A few weeks ago my veterinarian came out to give Harley his hock injections. Harley was pretty overdue for them and had started to take more bad steps behind during some of our rides. He is pretty stoic about pain and also gets a daily Equioxx so even though he hadn’t had injections for a year he was never unsound.
Harley has some White Coat Syndrome and is always wired for sound when the vet is treating him. The vet checked his hooves and back for any alarming soreness before flexing Harley and having his student trot him in the arena. Surprising exactly no one- his hocks were bad. Bad bad. Especially on the right. The vet mentioned it also might be worth considering injecting his ankles too. He wavered back and forth and ultimately told me it was my decision about the fetlocks. I said “I think maybe the hocks today, and I’ll wait on the ankles” to which he halfway interrupted, “Oh, I’m injecting these hocks today or I’m putting this horse down.”

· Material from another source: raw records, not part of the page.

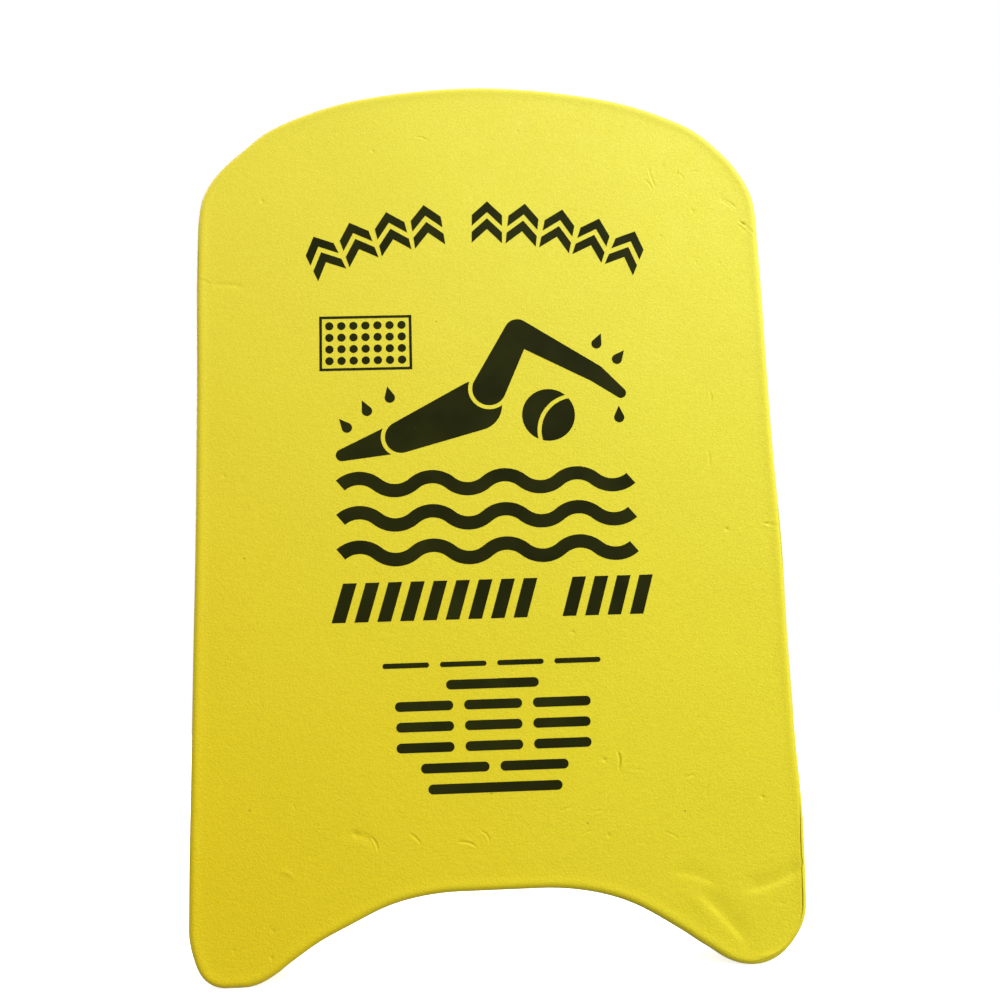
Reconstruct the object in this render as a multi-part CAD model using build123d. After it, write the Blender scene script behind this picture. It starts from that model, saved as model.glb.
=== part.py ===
from build123d import *

import math
import os

# Kickboard float, a laminated foam board for swimming practice.
# Millimetres.  The board stands on its two tail tips:
#   X runs across the board, Y runs from the printed face to the back, +Z points to the nose.
# The origin is the bottom centre of the board's box.  The printed face looks along -Y.

# ---- driving dimensions -------------------------------------------------------------------

width = 305.0              # across the straight sides
length = 468.0             # tail tips to the top of the nose
thickness = 32.0           # printed face to back face

nose_radius = 282.0        # wide arc across the nose
corner_radius = 65.0       # nose corners
tip_radius = 28.0          # the two rounded tail tips
notch_depth = 40.0         # tail tips up to the roof of the notch
notch_radius = 130.0       # the flanks of the notch

edge_round = 4.0           # rounding of the front and back edges
skin = 3.0                 # skin sheet, front and back
seam_inset = 2.2           # edge of the front sheet, in from the side of the board
seam_gap = 0.6             # width of the seam line
bead_drop = 1.6            # top of the seam bead, below the printed face

ink = 0.1                  # screen-printed ink film
print_shift = -1.0         # the whole print sits a little left of the centre line

front_y = -thickness / 2
back_y = thickness / 2
half_width = width / 2


# ---- the outline --------------------------------------------------------------------------

def board_outline(inset):
    """The outline of the board, every edge moved in by the same distance.

    It is straight sides and tangent arcs: the centres stay where they are for any inset.
    """
    corner_x = half_width - corner_radius
    corner_rise = math.sqrt((nose_radius - corner_radius) ** 2 - corner_x ** 2)
    nose_z = length - nose_radius
    corner_z = nose_z + corner_rise
    nose_half_angle = math.degrees(math.atan2(corner_x, corner_rise))

    tip_x = half_width - tip_radius
    notch_z = notch_depth - notch_radius
    flank_rise = tip_radius - notch_z
    flank_run = math.sqrt((notch_radius + tip_radius) ** 2 - flank_rise ** 2)
    roof_half = tip_x - flank_run
    flank_angle = math.degrees(math.atan2(flank_run, flank_rise))

    nose_arc = CenterArc((0, nose_z), nose_radius - inset, 90 - nose_half_angle, 2 * nose_half_angle)
    roof_z = notch_depth + inset
    edges = [nose_arc, Line((-roof_half, roof_z), (roof_half, roof_z))]
    for side in (1, -1):
        side_x = side * (half_width - inset)
        start = 0 if side > 0 else 180
        edges += [
            CenterArc((side * corner_x, corner_z), corner_radius - inset,
                      start, side * (90 - nose_half_angle)),
            Line((side_x, tip_radius), (side_x, corner_z)),
            CenterArc((side * tip_x, tip_radius), tip_radius - inset,
                      start, -side * (90 + flank_angle)),
            CenterArc((side * roof_half, notch_z), notch_radius + inset,
                      90, -side * flank_angle),
        ]
    return make_face(edges)


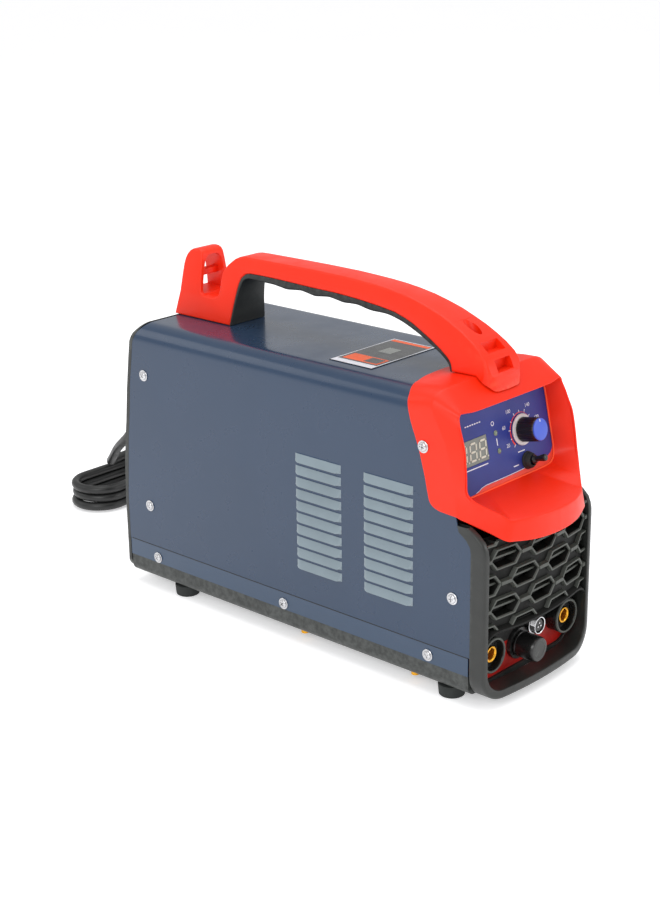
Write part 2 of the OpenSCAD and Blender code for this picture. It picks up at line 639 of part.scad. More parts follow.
// ---- inside -------------------------------------------------------------
module inner_frame() {
  color([0.7, 0.7, 0.72]) F() {
    translate([-0.8, 150, 31]) cube([1.6, 205, 163]);
    translate([-20, 150, 31]) cube([40, 205, 1.5]);
    for (y = [150, 353.4]) translate([-64, y, 196]) cube([128, 1.6, 8]);
    for (y = [150, 353.4]) translate([-8, y, 190]) cube([16, 1.6, 8]);
  }
}
module heatsinks() {
  color([0.72, 0.73, 0.75]) F() mirror2() {
    translate([2, 170, 110]) cube([6, 160, 78]);
    for (i = [0 : 8]) translate([7.5, 170, 111.5 + i*9]) cube([50, 160, 2.2]);
  }
}
module power_board() {
  color([0.1, 0.38, 0.22]) F() difference() {
    translate([-66, 110, 204.2]) cube([132, 262, 1.6]);
    for (x = [-60, 60], y = [118, 364]) translate([x, y, 200]) cylinder(h = 10, r = 1.8);
  }
}
module capacitors() {
  color([0.12, 0.14, 0.2]) F() for (x = [-44, 44], y = [150, 188]) translate([x, y, 205.9]) cylinder(h = 42, r = 15);
}
module power_modules() {
  color([0.08, 0.08, 0.09]) F() for (x = [-40, -16, 16, 40], y = [240, 275, 310]) translate([x - 8, y - 10, 205.9]) cube([16, 20, 8]);
}
module main_transformer() {
  color([0.25, 0.22, 0.2]) F() {
    difference() {
      translate([12, 62, 31.2]) cube([50, 62, 66]);
      translate([10, 74, 44]) cube([54, 14, 40]);
      translate([10, 98, 44]) cube([54, 14, 40]);
    }
  }
}
module output_choke() {
  color([0.6, 0.4, 0.15]) F() translate([-36, 100, 64]) rotate([0, 90, 0]) rotate_extrude($fn = 64) translate([21, 0]) circle(10, $fn = 32);
}
module igniter_coil() {
  color([0.2, 0.2, 0.25]) F() difference() {
    translate([-62, 46, 110]) cube([40, 46, 40]);
    translate([-50, 40, 122]) cube([16, 60, 16]);
  }
}
module gas_valve() {
  color([0.5, 0.5, 0.52]) F() {
    translate([50, 366, 92]) cube([20, 26, 20]);
    translate([60, 379, 112.1]) cylinder(h = 30, r = 10);
    cylY(gas_x, gas_z, 358.3, 367, 4);
  }
}
hose_path = [[60, 358, 102], [60, 350, 101.4], [59.4, 338, 92], [57, 326, 70], [52, 308, 50], [47, 285, 40], [44, 250, 38], [44, 200, 38], [40, 160, 38],
  [26, 142, 38], [4, 134, 37], [-12, 110, 36], [-14, 80, 36], [-8, 50, 36], [-5, 36, 36.5], [-5, 24.2, 36.5]];
module gas_hose() { color([0.1, 0.1, 0.1]) F() tube(smooth(hose_path, 2), 3.6, 8); }
module busbars() {
  color([0.75, 0.45, 0.25]) F() mirror2() translate([socket_x - 8, 32.1, socket_z - 8]) {
    cube([16, 3, 16]);
    translate([3, 2.9, 3]) cube([10, 20, 3]);
  }
}

// ---- mains lead ---------------------------------------------------------
function cr(a, b, c, d, t) = 0.5*((2*b) + (c - a)*t + (2*a - 5*b + 4*c - d)*t*t + (3*b - a - 3*c + d)*t*t*t);
function smooth(p, n) = concat([for (i = [0 : len(p) - 2]) for (j = [0 : n - 1])
  let(a = p[max(i - 1, 0)], b = p[i], c = p[i + 1], d = p[min(i + 2, len(p) - 1)]) cr(a, b, c, d, j/n)], [p[len(p) - 1]]);
function unit(v) = v/norm(v);
module tube(p, r, m) {
  n = len(p);
  pts = [for (i = [0 : n - 1]) let(t = unit(p[min(i + 1, n - 1)] - p[max(i - 1, 0)]),
      a = unit(cross(t, [0, 0, 1])), b = cross(a, t)) for (k = [0 : m - 1]) p[i] + r*(cos(360*k/m)*a + sin(360*k/m)*b)];
  faces = concat([[for (k = [0 : m - 1]) k]],
    [for (i = [0 : n - 2]) for (k = [0 : m - 1]) [i*m + k, (i + 1)*m + k, (i + 1)*m + (k + 1) % m]],
    [for (i = [0 : n - 2]) for (k = [0 : m - 1]) [i*m + k, (i + 1)*m + (k + 1) % m, i*m + (k + 1) % m]],
    [[for (k = [m - 1 : -1 : 0]) (n - 1)*m + k]]);
  polyhedron(pts, faces, convexity = 6);
}
cord_path = [[30, 455, 150], [30, 470, 149], [30, 500, 136], [32, 526, 114], [36, 550, 92], [45, 575, 74],
  [56, 597, 56], [68, 616, 43.5], [84, 631, 37], [104, 638.6, 35]];
module mains_cord() { color([0.08, 0.08, 0.08]) F() tube(smooth(cord_path, 3), cord_d/2, 10); }
module cord_hank() {
  color([0.1, 0.1, 0.1]) F() translate([0, 0, 1.4]) difference() {
    linear_extrude(38) {
      translate([50, 578.5]) square([hank_run, 67]);
      translate([50, 612]) circle(33.5, $fn = 64);
      translate([50 + hank_run, 612]) circle(33.5, $fn = 64);
    }
    translate([0, 0, 28.8]) linear_extrude(20) translate([0, 560]) square([90, 100]);
  }
}
module cord_tie() {
  color([0.12, 0.12, 0.12]) F() translate([122, 0, 0]) rotate([90, 0, 90]) linear_extrude(12) difference() {
    union() { translate([577.2, 1]) square([69.6, 39.6]); translate([578.2, 0]) square([67.6, 41.6]); }
    translate([578.4, 1.3]) square([67.2, 38.2]);
  }
}
module mains_plug() {
  color([0.1, 0.1, 0.1]) F() {
    translate([96, 556, 19.2]) rotate([0, 90, 0]) cylinder(h = 40, r = 16);
    translate([80, 556, 19.2]) rotate([0, 90, 0]) cylinder(h = 17, r = 19);
    translate([136, 556, 19.2]) rotate([0, 90, 0]) cylinder(h = 18, r1 = 8, r2 = 5.4);
    for (q = [[0, 9.5], [0, -9.5]]) translate([61, 556 + q[1], 19.2]) rotate([0, 90, 0]) cylinder(h = 20, r = 2.4);
  }
}

cover();
base_pan();
base_tray();
feet();
foot_screws();
base_screws();
side_screws();
front_bezel();
front_grille();
socket_plate();
socket_collars();
socket_insert_left();
socket_insert_right();
gas_outlet();
gas_outlet_cap();
torch_socket();
hood();
hood_screws();
control_plate();
panel_overlay();
display_module();
display_lens();
indicator_leds();
potentiometer();
knob_shaft();
knob_skirt();
current_knob();
knob_cap();
toggle_body();
toggle_lever();
control_board();
handle_shell();
handle_grip();
handle_screws();
label_plate();
rear_panel();
fan_frame();
fan_rotor();
fan_guard();
switch_housing();
switch_rocker();
cable_gland();
strain_relief();
gas_inlet();
earth_stud();
inner_frame();
heatsinks();
power_board();
capacitors();
power_modules();
main_transformer();
output_choke();
igniter_coil();
gas_valve();
gas_hose();
busbars();
mains_cord();
cord_hank();
cord_tie();
mains_plug();
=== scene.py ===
"""Looks of the TIG welder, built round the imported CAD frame."""

import json
import math
import random

import bmesh
import bpy
import numpy as np
from mathutils import Matrix, Vector

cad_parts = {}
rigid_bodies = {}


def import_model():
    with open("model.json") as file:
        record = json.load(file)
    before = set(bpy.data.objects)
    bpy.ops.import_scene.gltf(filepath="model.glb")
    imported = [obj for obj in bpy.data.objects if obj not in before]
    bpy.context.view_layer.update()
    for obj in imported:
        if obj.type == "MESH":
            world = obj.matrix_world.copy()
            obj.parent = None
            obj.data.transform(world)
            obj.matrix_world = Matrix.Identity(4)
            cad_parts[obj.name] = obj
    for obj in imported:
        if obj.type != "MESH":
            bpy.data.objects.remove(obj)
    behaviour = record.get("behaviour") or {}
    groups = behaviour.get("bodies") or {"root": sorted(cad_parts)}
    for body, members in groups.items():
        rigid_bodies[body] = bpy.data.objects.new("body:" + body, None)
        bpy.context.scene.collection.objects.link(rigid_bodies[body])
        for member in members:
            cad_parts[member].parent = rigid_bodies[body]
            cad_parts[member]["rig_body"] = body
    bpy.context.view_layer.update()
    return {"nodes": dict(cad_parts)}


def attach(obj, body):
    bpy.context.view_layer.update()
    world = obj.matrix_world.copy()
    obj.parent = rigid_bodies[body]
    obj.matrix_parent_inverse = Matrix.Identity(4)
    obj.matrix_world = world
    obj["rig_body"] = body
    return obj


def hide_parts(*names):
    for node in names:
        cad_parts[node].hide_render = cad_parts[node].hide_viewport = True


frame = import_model()
NODES = frame["nodes"]
random.seed(11)
Y0 = -205.0
COL = bpy.context.scene.collection


# ------------------------------------------------------------------ helpers
def C(p):
    """Case coordinates in millimetres to metres in the frame."""
    return Vector((p[0] * 1e-3, (p[1] + Y0) * 1e-3, p[2] * 1e-3))


SIN12, COS12 = math.sin(math.radians(12)), math.cos(math.radians(12))


def PAN(x, out, s):
    """Control panel: across, outwards, up the slope."""
    return (x, 18.7 - out * COS12 + s * SIN12, 177.5 + out * SIN12 + s * COS12)


def lin(c):
    return c / 12.92 if c <= 0.04045 else ((c + 0.055) / 1.055) ** 2.4


def srgb(r, g, b):
    return (lin(r / 255), lin(g / 255), lin(b / 255), 1.0)


def catmull(pts, n, closed=False):
    """Points of any dimension, n steps a span."""
    p = [np.array(q, float) for q in pts]
    m = len(p)
    out = []
    spans = m if closed else m - 1
    for i in range(spans):
        if closed:
            a, b, c, d = p[i - 1], p[i], p[(i + 1) % m], p[(i + 2) % m]
        else:
            a, b, c, d = p[max(i - 1, 0)], p[i], p[i + 1], p[min(i + 2, m - 1)]
        for k in range(n):
            t = k / n
            out.append(0.5 * (2 * b + (c - a) * t + (2 * a - 5 * b + 4 * c - d) * t * t + (3 * b - a - 3 * c + d) * t**3))
    if not closed:
        out.append(p[-1])
    return out


def interp(table, v):
    """Linear look-up in a list of (key, value) with rising keys."""
    if v <= table[0][0]:
        return table[0][1]
    for (a, fa), (b, fb) in zip(table, table[1:]):
        if v <= b:
            return fa + (fb - fa) * (v - a) / (b - a)
    return table[-1][1]


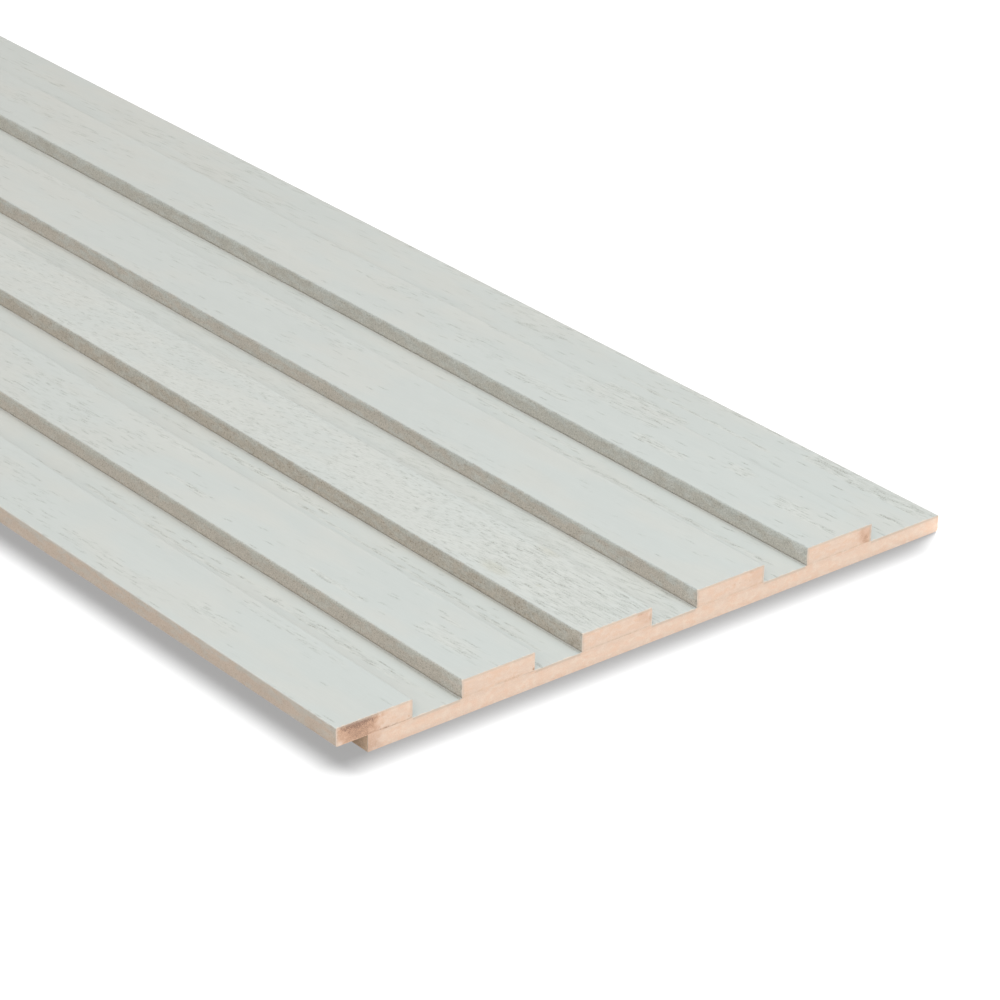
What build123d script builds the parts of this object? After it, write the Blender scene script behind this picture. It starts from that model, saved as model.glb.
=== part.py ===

uh….that escalated quickly….
I understand that he was trying to make a point about the necessity of the injections but there are certainly better ways to do that than making me feel like The World’s Shittiest Leaser TM.
I was pretty much in shock and thought sure he was joking but he reiterated and said it again. I responded, “Awww, this horse is too good-looking to put down”
His response: “Yeah, the Canadians would LOVE him!”
Yep, lets put down this fully functioning 20 year old and then sell him for meat. Cool.
I’m going to try and assume that the surgery he had before coming out to the barn went long or maybe he didn’t sleep much the night before and was kind of slaphappy- but seriously, it’d be nice to try and never say these things to a client whether in jest or not.
I’m a slightly captive audience and he does render decent care, so I guess I’m not mad enough leave…just disappointed. How’s your vet’s bedside manner?